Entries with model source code
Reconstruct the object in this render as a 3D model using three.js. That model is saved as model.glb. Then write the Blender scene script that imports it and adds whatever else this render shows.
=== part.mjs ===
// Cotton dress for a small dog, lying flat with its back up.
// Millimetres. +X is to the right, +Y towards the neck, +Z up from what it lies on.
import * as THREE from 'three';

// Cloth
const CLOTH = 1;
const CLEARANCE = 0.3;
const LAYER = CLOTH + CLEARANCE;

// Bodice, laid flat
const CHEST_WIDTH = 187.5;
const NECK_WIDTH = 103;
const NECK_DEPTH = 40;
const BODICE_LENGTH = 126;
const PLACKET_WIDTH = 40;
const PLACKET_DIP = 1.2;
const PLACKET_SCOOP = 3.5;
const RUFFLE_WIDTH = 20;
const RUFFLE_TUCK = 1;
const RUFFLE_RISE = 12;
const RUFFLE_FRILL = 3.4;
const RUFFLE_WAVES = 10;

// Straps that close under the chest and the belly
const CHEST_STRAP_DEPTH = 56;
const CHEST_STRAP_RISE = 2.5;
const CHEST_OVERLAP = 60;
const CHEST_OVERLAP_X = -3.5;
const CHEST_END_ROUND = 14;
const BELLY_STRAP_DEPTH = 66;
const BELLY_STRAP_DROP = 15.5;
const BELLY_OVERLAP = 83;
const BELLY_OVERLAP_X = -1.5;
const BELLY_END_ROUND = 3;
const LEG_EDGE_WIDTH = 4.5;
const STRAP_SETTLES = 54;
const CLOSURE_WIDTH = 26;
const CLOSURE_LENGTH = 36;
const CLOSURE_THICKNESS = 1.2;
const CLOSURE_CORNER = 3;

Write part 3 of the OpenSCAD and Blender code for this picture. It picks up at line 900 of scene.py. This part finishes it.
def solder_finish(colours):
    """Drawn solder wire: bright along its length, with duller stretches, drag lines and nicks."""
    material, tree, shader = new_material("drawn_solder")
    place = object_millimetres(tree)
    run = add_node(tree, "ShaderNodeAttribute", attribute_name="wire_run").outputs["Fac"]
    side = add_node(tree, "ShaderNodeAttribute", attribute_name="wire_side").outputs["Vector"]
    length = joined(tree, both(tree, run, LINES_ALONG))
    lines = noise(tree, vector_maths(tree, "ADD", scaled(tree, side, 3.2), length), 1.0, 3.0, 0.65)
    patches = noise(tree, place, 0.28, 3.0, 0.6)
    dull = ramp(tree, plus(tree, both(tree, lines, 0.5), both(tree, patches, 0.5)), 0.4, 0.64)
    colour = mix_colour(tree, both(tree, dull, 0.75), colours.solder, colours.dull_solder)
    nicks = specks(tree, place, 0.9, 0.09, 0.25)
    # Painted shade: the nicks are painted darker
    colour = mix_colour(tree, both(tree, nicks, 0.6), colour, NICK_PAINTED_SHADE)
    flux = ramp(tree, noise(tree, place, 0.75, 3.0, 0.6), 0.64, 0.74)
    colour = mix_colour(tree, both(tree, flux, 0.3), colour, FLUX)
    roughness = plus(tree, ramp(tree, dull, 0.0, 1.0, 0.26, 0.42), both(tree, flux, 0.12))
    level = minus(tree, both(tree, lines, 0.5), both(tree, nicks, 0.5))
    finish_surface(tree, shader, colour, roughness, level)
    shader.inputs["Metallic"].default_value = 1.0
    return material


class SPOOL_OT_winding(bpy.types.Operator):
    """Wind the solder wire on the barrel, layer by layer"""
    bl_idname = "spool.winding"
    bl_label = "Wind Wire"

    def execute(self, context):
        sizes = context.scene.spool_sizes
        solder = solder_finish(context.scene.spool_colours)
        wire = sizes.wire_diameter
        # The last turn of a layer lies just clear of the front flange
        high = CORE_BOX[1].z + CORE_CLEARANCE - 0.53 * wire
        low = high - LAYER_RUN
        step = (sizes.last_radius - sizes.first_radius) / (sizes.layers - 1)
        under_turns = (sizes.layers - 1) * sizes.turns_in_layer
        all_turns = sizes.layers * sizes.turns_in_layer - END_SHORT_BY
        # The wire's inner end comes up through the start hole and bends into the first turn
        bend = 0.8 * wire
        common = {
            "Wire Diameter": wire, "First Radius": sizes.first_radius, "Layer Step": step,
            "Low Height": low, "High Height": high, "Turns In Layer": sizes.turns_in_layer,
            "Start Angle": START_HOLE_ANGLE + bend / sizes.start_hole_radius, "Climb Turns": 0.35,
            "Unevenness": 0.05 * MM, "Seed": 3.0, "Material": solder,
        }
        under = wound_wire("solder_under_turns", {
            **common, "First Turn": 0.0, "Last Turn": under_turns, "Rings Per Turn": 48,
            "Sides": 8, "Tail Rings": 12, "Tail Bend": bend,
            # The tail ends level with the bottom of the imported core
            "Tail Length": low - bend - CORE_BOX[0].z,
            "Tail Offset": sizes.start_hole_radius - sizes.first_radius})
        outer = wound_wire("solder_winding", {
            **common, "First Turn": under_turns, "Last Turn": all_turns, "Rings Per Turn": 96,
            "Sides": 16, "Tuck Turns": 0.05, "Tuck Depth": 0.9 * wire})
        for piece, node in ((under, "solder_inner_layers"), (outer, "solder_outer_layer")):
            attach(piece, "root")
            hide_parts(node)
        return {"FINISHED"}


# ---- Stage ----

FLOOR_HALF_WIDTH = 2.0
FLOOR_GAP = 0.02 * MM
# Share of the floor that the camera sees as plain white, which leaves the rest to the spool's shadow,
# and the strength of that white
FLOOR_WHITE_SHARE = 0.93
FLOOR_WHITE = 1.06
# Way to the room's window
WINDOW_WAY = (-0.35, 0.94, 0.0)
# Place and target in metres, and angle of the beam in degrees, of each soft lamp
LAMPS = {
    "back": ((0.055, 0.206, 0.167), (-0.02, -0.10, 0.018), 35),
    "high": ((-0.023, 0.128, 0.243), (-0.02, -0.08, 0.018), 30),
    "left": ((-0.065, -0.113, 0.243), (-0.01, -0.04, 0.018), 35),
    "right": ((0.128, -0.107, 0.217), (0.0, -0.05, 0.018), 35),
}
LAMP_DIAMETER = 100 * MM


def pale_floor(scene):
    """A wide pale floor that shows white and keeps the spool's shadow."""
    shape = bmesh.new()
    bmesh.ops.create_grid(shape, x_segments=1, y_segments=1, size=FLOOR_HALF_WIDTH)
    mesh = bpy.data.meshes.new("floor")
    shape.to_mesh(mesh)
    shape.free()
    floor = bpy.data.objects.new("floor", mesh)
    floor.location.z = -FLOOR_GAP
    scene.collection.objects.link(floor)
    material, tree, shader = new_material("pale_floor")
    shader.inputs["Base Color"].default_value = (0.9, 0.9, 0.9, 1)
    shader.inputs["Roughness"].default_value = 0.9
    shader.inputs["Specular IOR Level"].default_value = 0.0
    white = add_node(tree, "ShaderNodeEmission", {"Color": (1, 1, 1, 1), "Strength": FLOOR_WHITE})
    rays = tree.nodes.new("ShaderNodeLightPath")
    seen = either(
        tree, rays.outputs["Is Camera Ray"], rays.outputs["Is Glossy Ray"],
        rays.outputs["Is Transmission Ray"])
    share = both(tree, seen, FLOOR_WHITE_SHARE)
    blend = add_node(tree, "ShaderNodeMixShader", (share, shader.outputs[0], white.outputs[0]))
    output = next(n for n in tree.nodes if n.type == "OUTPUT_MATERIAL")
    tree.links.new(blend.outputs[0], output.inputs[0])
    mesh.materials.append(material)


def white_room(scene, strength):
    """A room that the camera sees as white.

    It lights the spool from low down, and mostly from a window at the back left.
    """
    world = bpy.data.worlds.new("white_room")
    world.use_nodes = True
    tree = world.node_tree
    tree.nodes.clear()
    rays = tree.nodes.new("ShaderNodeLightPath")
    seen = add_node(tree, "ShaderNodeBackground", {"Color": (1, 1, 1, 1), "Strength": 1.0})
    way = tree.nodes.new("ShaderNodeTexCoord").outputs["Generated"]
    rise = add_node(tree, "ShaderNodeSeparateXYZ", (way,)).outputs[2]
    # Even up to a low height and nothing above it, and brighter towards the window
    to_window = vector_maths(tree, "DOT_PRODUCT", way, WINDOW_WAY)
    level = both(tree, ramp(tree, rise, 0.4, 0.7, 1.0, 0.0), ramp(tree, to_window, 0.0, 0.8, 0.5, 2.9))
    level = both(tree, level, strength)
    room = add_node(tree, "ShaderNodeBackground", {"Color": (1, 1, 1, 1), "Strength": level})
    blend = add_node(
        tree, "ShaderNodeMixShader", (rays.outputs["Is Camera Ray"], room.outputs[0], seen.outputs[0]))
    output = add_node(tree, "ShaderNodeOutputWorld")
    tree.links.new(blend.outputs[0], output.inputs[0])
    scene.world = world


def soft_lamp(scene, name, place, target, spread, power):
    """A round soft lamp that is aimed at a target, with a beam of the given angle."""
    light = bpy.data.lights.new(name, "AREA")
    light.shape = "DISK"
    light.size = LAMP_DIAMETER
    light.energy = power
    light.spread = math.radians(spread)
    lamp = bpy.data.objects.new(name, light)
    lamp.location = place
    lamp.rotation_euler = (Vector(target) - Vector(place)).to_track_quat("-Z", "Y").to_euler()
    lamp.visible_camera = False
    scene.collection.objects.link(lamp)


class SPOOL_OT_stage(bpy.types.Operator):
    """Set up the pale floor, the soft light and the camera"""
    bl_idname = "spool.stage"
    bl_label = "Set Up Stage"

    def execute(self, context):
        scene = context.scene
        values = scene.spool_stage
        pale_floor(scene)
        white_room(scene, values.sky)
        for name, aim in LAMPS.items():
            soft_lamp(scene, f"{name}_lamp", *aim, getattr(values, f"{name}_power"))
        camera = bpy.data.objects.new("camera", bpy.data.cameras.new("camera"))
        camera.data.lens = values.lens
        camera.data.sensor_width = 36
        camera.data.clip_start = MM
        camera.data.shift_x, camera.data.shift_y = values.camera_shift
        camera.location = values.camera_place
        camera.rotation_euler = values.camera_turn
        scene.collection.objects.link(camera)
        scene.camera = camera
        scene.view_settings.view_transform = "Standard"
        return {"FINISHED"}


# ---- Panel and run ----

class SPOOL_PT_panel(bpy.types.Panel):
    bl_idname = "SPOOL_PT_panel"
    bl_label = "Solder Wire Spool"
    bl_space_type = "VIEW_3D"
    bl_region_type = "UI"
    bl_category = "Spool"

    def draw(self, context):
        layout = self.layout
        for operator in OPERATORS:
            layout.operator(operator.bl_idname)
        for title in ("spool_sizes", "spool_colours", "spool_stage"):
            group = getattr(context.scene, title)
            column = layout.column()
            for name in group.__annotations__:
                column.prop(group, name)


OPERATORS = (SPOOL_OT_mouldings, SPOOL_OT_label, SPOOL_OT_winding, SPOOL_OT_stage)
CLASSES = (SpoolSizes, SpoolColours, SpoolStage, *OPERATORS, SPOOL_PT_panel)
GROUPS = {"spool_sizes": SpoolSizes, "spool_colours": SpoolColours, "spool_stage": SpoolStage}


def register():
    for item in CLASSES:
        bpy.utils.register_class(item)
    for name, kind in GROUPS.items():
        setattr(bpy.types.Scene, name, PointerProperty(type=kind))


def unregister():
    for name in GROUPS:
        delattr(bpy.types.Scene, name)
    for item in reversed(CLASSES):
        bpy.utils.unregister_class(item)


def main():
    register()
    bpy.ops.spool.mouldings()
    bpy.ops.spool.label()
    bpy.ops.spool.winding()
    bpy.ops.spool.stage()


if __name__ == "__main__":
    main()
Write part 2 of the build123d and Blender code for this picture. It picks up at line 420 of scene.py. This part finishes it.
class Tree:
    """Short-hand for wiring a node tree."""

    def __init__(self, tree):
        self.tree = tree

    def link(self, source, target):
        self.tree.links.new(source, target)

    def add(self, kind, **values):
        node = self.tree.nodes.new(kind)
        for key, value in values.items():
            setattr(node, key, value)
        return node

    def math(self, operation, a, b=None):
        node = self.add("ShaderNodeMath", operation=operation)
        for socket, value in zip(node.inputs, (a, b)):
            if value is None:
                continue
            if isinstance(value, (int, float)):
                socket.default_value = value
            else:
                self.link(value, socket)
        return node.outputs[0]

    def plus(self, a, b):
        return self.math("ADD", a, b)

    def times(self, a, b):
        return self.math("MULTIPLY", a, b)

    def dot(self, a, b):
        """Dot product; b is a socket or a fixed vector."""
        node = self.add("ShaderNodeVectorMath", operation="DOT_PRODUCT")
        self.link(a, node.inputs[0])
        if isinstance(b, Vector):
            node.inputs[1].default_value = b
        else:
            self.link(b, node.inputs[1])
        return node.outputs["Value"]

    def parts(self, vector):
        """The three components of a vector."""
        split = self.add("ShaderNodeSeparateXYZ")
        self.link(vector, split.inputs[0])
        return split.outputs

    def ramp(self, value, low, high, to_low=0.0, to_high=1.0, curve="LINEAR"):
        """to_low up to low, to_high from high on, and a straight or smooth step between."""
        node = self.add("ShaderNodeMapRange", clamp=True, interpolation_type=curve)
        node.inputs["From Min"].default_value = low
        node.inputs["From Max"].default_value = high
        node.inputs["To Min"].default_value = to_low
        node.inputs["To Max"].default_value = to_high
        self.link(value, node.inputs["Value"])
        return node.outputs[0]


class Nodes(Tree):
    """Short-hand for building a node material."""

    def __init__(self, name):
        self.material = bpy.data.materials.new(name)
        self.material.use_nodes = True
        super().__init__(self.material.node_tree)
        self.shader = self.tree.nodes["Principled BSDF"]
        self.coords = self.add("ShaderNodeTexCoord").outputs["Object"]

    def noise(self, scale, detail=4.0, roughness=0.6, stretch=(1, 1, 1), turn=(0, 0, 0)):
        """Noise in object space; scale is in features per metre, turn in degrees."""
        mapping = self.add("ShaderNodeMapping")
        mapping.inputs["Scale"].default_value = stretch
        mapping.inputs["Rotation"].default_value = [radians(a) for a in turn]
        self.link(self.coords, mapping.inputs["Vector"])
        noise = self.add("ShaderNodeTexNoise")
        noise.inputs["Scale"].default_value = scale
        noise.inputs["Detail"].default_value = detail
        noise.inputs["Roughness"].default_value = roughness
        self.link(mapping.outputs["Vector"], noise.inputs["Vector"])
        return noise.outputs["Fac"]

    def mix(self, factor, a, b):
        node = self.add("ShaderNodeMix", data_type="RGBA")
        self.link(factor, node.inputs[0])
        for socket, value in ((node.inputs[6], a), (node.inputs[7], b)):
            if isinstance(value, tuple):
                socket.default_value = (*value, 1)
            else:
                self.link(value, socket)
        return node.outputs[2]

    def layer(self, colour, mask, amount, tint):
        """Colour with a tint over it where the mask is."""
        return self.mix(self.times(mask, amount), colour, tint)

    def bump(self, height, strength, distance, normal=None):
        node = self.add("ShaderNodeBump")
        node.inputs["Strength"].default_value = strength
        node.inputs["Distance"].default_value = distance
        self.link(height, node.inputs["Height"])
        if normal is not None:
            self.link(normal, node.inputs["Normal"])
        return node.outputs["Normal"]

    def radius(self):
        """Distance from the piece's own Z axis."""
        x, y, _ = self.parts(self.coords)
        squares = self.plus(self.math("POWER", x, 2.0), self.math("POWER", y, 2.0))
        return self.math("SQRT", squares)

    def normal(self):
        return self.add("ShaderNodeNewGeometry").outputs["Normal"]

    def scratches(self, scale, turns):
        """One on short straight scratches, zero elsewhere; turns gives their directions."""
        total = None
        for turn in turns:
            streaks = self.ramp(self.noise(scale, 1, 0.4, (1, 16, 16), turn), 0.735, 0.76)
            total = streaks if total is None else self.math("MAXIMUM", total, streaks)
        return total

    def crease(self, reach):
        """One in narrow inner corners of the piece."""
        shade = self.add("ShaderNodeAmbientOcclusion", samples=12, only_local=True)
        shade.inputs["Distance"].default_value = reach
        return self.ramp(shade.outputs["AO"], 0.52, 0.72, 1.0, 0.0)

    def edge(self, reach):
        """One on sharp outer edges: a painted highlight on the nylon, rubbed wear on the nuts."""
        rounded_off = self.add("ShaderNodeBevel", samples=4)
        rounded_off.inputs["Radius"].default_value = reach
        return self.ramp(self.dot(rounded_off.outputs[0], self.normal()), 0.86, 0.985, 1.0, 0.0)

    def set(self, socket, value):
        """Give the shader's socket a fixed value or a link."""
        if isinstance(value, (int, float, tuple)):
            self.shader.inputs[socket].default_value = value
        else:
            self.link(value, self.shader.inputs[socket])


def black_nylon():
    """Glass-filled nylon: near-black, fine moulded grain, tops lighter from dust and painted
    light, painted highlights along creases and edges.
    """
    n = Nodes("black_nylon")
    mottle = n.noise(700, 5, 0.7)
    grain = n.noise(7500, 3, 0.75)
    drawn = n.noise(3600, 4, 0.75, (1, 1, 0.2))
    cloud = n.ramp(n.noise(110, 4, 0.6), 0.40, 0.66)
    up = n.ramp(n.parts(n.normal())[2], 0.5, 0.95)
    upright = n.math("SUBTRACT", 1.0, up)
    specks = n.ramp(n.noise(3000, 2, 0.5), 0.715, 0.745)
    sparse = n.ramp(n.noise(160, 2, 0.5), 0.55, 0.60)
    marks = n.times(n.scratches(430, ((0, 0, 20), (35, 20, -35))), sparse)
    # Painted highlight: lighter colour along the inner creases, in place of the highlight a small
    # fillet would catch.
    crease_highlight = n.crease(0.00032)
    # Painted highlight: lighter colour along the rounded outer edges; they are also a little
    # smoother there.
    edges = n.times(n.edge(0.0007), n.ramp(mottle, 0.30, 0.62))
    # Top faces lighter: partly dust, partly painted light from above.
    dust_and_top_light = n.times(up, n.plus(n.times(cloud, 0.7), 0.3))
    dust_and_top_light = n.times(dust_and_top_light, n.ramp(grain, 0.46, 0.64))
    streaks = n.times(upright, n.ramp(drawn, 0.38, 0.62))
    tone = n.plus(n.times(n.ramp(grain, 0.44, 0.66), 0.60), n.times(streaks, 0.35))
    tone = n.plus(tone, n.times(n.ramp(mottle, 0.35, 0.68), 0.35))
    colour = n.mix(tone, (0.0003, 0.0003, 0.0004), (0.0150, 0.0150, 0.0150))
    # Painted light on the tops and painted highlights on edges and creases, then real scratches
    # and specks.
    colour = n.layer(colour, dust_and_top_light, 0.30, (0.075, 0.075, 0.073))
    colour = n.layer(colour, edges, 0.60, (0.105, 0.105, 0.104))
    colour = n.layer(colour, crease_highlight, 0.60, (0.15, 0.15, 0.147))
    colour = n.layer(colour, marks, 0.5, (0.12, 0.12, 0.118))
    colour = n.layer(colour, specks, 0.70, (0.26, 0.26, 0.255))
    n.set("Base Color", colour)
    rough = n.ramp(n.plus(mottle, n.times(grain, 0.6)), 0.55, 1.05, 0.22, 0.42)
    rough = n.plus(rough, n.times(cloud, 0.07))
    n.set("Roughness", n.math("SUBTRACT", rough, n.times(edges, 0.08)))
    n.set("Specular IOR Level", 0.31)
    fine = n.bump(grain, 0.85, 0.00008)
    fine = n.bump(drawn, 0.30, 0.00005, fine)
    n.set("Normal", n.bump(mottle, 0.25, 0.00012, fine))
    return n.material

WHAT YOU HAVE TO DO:
From the line containing "# The tail ends" down to the line containing "# ---- Stage" in the material above, reproduce every line exactly, including the two end lines.

ANSWER TO THE EXERCISE:
            # The tail ends level with the bottom of the imported core
            "Tail Length": low - bend - CORE_BOX[0].z,
            "Tail Offset": sizes.start_hole_radius - sizes.first_radius})
        outer = wound_wire("solder_winding", {
            **common, "First Turn": under_turns, "Last Turn": all_turns, "Rings Per Turn": 96,
            "Sides": 16, "Tuck Turns": 0.05, "Tuck Depth": 0.9 * wire})
        for piece, node in ((under, "solder_inner_layers"), (outer, "solder_outer_layer")):
            attach(piece, "root")
            hide_parts(node)
        return {"FINISHED"}


# ---- Stage ----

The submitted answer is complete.